Late at night, after the farewell party, Ky came to my room. We did not know what to say: the notebook in front of our faces, the pen in our hands, but all the words meant nothing. Just a little time left and he needed to write those important things. But why didn’t he do it? Did he want to tell me by his red eyes or by the sad smile on his slender face of the many nights he couldn’t sleep? He held me in his thin arms, an action very normal to him…but today I felt excited. He left at noon. After sending him to the river side I felt out of sorts when I returned to find a paper that he sent to Lien. In a few short lines he said “You and Tram have to care for each other truly. She came here by herself. She is far away from home and has only friends…” My dear brother Ky! Thank you very much.

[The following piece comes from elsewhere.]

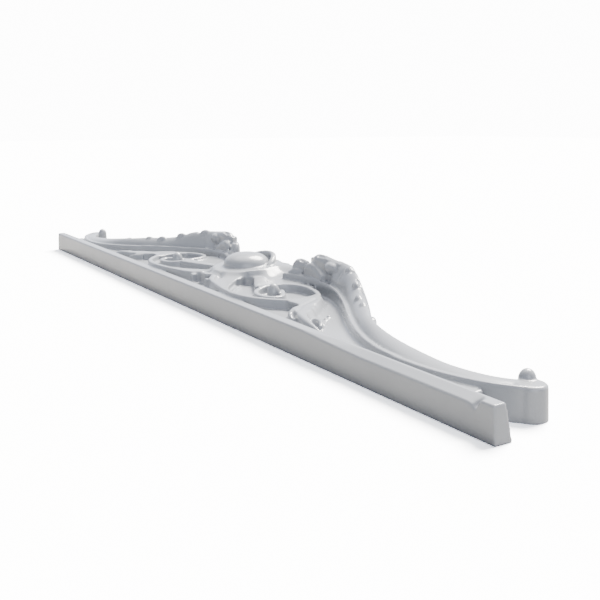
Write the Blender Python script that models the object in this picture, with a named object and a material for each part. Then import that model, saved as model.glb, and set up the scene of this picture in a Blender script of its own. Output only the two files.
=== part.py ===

I will never forget your care for me!
This last time lying arm in arm with Phoung, listening quietly to her talk, warm tears ran down my face and dropped to her face. My dear friend! Even today I am still not a member of the Party: how sad that is!
April 22, 1968. Huong! Are you really dead? I heard the news and it seemed like a nightmare. When will all these sorrows end? Today one person falls, tomorrow another falls. The blood and bones pile up like mountains! Hatred and indignation are still in front of our eyes. When! When and when my comrades? When will we chase away all the pirates who drink the peoples’ blood but don’t smell the stench in our country?
All finished, all those long nights we whispered to each other will never happen again. My ears still hear clearly Huong’s low voice filled with sentiment. Huong always encouraged me, praised me, praised my true love. Now everything is finished: all those times we bathed together in the canal, ate sweet pea desert out of one bowl. I suddenly remember the day I met Huong on a military operation beside the river. She held me and kissed my hair and my cheeks, and we almost cried.
Look at Uncle Cong: he still does not know anything about this terrible news which makes me hurt as if someone put salt in my stomach. To lose a daughter like Huong seems harder that to lose part of your intestines. My dear uncle, please bear up: when you and Quang know this bad news… Quang, the boy who has waited for her, so true to her for so many years: his dreams will never come true. Your Huong has laid down in your homeland forever.
April 23, 1968. A very tired day. Three seriously wounded people came in at the same time. All day I stood at the operating table. My head is tense because of the wounded, because of Uncle Cong’s (Huong’s Father) cries, and because of continuing, constant sadness.
Duong was captured by the enemy on his way to serve. I don’t know how this lively, warmhearted boy can stand up to interrogation. I feel so sorry for Duong. The letter I wrote Duong will not come to him. The person carrying the letter has died, and the person who was to receive the letter has been captured. The voice from a sad song comes to my ears: “Mother’s heart is wide, large like the Pacific Ocean. The voice of the song is sweet like water flowing in the canal.” Is this the voice of Duong’s song from before, or his lamentations when he was still in prison thinking about his old mother who all her life worked for him, placing all her hope for happiness in her lovely son?
There are many mothers like Duong’s mother who will know sorrow, and who will cry until their tears are finished. Oh, if I fall dead, my mother will be the same as them, the same as any mother sacrificing her life for her children, who will then grieve always because her child died in the war. Dear Mother! What can I say to you when you have loved me so much but then I had to leave you and go far away? The enemy is still there. Still, how many mothers will lose their sons, how many husbands will lose their wives… how sad it is!
April 25, 1968. More sad news: on the way back from school in the province, the group of cadre from Duc Pho was attached by the enemy. Heard that a number of people were killed. Nghia, my young friend, was in that number. Don’t know what happened to him. He was courageous, with enough ability to become a leader. Dear Nghia, if anything has happened to you, then what can I say to you now? I will cry alone all the calm and quiet nights: my tears will dry and become a revengeful flame burning in my heart! I hope that in a few days you will instead come back and see me.